**** Provided records ****
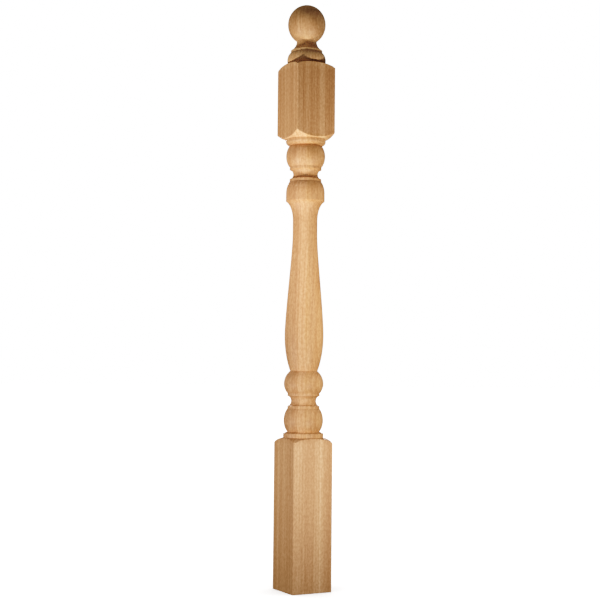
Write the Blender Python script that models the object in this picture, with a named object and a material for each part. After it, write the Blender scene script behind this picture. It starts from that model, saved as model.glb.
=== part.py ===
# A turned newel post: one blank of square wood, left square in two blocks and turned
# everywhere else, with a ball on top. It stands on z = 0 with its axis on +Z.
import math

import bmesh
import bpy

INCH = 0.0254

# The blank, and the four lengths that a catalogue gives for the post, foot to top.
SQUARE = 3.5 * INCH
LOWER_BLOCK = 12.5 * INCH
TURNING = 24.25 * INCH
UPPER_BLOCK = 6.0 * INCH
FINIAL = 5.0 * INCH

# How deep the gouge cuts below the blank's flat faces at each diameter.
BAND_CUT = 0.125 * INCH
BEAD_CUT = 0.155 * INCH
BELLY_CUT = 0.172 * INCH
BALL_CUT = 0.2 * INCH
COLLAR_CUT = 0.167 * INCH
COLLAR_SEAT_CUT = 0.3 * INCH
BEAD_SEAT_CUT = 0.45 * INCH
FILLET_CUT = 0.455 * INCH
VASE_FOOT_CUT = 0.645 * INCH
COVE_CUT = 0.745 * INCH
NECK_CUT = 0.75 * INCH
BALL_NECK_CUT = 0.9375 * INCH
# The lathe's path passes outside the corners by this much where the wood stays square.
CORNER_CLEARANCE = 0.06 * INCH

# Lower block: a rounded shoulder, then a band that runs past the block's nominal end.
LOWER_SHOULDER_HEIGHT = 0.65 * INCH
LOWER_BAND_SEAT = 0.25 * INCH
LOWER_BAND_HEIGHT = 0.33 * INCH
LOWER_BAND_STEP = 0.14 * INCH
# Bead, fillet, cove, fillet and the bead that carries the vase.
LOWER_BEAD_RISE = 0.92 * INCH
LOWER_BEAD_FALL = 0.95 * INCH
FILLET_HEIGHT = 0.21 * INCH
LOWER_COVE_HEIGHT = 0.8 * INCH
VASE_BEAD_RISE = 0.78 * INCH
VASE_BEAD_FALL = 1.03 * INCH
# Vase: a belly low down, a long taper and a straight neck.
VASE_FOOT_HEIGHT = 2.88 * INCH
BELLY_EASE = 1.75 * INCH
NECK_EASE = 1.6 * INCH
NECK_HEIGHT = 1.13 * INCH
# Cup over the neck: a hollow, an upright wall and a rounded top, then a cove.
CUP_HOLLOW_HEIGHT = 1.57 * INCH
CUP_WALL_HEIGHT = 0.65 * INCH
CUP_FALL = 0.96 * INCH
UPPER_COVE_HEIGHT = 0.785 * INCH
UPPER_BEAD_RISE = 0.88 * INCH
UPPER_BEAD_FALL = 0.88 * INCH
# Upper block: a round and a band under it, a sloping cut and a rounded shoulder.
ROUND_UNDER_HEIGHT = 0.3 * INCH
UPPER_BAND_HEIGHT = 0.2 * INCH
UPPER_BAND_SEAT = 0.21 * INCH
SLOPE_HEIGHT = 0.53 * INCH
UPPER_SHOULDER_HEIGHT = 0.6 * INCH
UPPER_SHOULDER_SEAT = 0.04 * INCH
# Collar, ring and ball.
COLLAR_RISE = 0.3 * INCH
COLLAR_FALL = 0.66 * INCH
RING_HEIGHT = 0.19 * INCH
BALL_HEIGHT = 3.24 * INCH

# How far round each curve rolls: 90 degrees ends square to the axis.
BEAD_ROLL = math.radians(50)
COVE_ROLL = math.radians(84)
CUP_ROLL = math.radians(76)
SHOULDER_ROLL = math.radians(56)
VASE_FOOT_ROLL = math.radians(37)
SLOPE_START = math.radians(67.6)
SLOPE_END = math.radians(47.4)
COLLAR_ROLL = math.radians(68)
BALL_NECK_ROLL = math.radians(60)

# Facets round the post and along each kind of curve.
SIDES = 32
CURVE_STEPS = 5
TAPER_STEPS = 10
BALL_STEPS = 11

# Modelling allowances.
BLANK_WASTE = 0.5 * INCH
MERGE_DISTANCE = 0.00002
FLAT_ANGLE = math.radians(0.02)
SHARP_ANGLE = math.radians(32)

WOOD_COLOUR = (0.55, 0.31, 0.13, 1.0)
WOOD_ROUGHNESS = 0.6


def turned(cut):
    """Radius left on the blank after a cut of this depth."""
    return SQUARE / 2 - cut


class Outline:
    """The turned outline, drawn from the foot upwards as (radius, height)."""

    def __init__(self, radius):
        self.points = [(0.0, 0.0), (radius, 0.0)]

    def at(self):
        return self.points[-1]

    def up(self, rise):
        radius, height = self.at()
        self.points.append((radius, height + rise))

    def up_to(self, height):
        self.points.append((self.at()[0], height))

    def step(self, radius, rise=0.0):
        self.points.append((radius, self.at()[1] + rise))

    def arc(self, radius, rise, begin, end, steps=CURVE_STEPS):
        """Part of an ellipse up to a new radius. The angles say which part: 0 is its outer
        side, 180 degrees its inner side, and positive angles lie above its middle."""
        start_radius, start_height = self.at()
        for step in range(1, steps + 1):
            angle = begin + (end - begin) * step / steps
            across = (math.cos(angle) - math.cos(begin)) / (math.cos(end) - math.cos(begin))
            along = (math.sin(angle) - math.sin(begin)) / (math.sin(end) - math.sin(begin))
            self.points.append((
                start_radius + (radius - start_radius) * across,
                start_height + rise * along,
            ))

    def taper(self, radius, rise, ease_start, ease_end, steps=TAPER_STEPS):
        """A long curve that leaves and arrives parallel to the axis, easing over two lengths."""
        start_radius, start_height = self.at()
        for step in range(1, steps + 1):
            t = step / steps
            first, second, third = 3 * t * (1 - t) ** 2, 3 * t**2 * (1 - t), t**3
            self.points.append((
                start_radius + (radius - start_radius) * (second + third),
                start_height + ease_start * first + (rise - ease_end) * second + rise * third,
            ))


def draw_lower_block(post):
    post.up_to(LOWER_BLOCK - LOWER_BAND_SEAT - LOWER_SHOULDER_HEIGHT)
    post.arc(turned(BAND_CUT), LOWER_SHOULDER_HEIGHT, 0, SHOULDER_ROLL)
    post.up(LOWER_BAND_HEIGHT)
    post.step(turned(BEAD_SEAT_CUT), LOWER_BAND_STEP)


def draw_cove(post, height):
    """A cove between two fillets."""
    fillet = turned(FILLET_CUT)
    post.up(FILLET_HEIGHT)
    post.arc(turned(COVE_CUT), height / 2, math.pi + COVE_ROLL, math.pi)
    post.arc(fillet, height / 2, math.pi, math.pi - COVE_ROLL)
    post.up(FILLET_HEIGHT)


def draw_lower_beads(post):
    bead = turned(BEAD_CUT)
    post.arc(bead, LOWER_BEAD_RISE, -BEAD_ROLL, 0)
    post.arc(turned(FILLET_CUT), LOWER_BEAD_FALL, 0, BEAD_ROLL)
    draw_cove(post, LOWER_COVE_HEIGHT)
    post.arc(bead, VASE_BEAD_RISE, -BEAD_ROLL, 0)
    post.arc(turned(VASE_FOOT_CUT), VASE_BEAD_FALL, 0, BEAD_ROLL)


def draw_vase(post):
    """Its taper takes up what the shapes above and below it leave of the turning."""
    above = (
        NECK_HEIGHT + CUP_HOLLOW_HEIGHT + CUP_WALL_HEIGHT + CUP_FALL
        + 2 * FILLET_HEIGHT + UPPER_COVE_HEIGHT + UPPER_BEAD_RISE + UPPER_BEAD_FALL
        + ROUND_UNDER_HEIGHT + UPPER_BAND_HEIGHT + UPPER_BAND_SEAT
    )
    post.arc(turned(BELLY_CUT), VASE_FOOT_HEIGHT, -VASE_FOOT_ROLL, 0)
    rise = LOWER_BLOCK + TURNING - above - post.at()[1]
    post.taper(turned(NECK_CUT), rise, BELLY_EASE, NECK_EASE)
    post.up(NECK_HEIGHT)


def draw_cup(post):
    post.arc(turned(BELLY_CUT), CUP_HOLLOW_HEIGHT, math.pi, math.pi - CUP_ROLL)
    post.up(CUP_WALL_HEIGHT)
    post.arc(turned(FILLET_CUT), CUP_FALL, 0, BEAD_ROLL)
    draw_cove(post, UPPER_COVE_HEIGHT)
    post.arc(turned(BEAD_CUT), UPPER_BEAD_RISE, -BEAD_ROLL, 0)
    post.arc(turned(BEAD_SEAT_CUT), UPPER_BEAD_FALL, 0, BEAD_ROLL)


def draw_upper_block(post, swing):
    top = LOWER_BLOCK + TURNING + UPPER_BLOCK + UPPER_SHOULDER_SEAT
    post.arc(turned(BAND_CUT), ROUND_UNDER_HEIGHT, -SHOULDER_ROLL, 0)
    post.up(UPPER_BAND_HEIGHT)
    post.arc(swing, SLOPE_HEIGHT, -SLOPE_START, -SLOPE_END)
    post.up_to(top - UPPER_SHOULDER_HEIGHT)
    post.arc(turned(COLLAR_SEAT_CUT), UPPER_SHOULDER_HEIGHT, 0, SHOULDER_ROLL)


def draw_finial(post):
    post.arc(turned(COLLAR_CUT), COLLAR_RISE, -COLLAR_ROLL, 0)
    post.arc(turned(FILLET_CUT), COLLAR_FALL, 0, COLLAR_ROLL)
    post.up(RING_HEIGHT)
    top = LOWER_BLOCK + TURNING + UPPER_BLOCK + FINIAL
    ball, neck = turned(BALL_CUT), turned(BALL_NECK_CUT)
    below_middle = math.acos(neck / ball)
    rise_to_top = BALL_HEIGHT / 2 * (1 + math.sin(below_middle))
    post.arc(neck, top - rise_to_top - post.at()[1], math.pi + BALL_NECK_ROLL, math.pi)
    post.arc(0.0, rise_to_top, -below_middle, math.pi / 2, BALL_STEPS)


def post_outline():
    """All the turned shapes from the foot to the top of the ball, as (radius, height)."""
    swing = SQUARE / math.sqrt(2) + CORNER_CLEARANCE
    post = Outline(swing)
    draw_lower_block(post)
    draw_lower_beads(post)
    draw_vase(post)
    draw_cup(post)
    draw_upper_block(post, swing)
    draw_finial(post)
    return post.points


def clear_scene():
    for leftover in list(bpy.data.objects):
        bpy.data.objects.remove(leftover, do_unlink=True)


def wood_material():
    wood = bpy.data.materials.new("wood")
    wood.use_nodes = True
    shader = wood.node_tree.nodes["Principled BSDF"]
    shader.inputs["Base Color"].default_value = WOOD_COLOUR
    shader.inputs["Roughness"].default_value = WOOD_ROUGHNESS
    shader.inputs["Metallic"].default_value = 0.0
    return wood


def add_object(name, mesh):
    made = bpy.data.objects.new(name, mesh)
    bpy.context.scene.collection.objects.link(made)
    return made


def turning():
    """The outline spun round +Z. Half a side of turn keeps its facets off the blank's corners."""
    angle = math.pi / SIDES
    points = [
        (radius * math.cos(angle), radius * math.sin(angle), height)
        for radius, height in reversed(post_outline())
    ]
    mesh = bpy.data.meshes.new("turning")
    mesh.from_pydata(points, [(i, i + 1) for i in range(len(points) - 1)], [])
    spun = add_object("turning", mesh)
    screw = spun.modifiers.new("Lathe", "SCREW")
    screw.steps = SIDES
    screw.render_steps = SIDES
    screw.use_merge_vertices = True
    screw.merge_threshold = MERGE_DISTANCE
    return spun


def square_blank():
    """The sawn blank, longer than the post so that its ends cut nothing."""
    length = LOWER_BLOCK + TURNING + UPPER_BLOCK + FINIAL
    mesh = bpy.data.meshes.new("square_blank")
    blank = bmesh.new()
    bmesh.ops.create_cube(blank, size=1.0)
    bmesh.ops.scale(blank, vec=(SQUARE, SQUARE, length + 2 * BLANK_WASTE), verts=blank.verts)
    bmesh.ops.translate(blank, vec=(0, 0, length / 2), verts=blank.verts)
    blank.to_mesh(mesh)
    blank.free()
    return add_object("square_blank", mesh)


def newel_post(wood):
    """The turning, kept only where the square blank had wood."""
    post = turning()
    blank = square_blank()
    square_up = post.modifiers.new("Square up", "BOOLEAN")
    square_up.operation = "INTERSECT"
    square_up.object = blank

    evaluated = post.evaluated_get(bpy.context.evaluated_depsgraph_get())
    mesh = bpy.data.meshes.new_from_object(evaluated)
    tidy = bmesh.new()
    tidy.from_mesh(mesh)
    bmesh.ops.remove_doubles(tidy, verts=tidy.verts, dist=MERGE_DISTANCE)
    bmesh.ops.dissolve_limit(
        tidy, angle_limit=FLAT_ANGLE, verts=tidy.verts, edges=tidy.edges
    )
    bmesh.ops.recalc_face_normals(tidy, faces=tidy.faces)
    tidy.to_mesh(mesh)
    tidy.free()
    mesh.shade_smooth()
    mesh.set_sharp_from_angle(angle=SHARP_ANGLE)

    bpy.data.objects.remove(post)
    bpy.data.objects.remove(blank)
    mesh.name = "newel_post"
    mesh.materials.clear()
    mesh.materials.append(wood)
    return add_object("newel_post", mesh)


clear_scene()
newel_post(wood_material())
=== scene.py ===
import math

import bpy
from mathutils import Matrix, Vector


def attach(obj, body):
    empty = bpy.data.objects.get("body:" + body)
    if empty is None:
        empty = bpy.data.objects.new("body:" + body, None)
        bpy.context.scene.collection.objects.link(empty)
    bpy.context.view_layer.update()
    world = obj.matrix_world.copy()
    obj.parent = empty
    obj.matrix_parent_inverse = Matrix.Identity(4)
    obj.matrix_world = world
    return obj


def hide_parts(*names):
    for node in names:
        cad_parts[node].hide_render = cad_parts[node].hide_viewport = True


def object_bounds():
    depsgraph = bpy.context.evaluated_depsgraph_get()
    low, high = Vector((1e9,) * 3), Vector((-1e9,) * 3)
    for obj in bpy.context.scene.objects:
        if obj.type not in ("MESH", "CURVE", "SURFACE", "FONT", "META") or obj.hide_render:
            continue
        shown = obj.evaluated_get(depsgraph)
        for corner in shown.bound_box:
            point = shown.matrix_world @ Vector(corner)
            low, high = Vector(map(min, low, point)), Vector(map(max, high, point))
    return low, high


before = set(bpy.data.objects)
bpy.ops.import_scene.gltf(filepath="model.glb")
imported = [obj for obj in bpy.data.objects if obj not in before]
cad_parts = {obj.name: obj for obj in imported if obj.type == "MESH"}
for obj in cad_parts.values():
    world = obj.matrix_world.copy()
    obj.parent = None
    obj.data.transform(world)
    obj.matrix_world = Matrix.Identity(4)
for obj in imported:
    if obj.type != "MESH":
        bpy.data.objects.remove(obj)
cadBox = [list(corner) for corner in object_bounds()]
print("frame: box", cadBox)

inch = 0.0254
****
**** Provided records ****
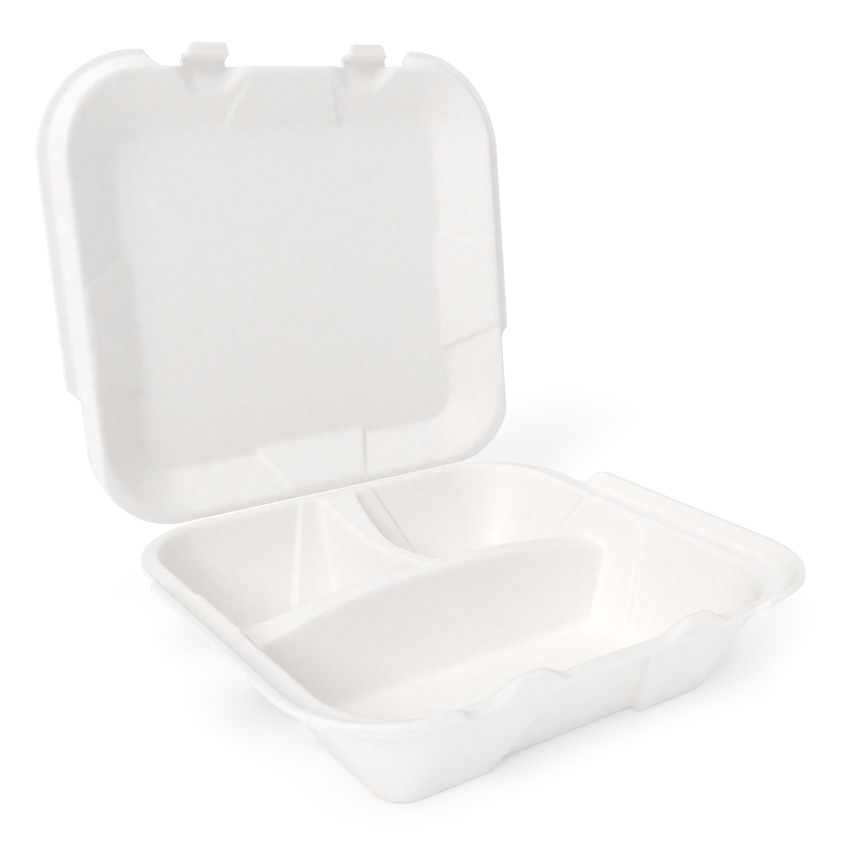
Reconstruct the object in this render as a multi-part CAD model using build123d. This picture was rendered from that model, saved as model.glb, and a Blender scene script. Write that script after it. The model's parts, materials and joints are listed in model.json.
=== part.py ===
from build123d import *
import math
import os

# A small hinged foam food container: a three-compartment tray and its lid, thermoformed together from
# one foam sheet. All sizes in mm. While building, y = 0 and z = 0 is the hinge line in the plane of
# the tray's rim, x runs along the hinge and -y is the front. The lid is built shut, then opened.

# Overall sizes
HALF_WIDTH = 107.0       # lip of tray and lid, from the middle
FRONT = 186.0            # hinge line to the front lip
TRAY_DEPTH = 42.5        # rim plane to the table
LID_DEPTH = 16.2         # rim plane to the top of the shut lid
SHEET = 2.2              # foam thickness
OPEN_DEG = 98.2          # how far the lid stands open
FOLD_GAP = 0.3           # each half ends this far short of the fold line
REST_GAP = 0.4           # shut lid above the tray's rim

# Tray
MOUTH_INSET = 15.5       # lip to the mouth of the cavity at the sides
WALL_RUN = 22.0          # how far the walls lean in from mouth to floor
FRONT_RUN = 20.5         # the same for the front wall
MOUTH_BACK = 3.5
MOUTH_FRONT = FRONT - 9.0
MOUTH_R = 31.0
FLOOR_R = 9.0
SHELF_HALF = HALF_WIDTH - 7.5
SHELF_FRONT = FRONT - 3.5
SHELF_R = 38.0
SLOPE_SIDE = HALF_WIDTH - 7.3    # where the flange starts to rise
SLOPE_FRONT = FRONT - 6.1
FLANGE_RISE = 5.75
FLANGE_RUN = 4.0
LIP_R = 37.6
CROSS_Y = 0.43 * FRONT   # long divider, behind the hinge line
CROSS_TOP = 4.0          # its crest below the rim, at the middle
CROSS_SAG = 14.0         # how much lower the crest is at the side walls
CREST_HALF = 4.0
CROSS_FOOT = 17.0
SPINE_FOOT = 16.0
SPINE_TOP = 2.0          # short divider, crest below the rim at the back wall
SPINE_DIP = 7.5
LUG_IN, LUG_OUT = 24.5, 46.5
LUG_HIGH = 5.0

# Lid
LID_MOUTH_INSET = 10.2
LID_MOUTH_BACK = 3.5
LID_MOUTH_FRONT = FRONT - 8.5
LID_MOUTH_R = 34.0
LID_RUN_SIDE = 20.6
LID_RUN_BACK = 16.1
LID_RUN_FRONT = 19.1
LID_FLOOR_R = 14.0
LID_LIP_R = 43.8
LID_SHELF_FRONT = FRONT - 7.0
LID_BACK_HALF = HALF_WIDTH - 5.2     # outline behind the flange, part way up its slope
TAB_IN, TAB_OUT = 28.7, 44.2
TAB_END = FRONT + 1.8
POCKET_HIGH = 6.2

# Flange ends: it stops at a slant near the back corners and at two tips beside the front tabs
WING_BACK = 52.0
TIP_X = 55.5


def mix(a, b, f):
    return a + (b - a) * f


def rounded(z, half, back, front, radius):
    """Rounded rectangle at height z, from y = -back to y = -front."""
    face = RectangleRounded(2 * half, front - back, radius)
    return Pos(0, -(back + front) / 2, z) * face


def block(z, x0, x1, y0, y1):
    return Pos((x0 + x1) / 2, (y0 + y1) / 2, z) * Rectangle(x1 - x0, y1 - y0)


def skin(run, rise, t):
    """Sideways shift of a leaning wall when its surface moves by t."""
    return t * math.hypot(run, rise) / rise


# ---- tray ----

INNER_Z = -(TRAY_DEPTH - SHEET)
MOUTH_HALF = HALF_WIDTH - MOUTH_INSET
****
▶ [Objective] Using the entries above, return exactly the lines from the line with "bpy.data.objects.remove(post)" to the line with "bpy.context.view_layer.update()", counting both of those lines.

▶ [Final answer]
    bpy.data.objects.remove(post)
    bpy.data.objects.remove(blank)
    mesh.name = "newel_post"
    mesh.materials.clear()
    mesh.materials.append(wood)
    return add_object("newel_post", mesh)


clear_scene()
newel_post(wood_material())
=== scene.py ===
import math

import bpy
from mathutils import Matrix, Vector


def attach(obj, body):
    empty = bpy.data.objects.get("body:" + body)
    if empty is None:
        empty = bpy.data.objects.new("body:" + body, None)
        bpy.context.scene.collection.objects.link(empty)
    bpy.context.view_layer.update()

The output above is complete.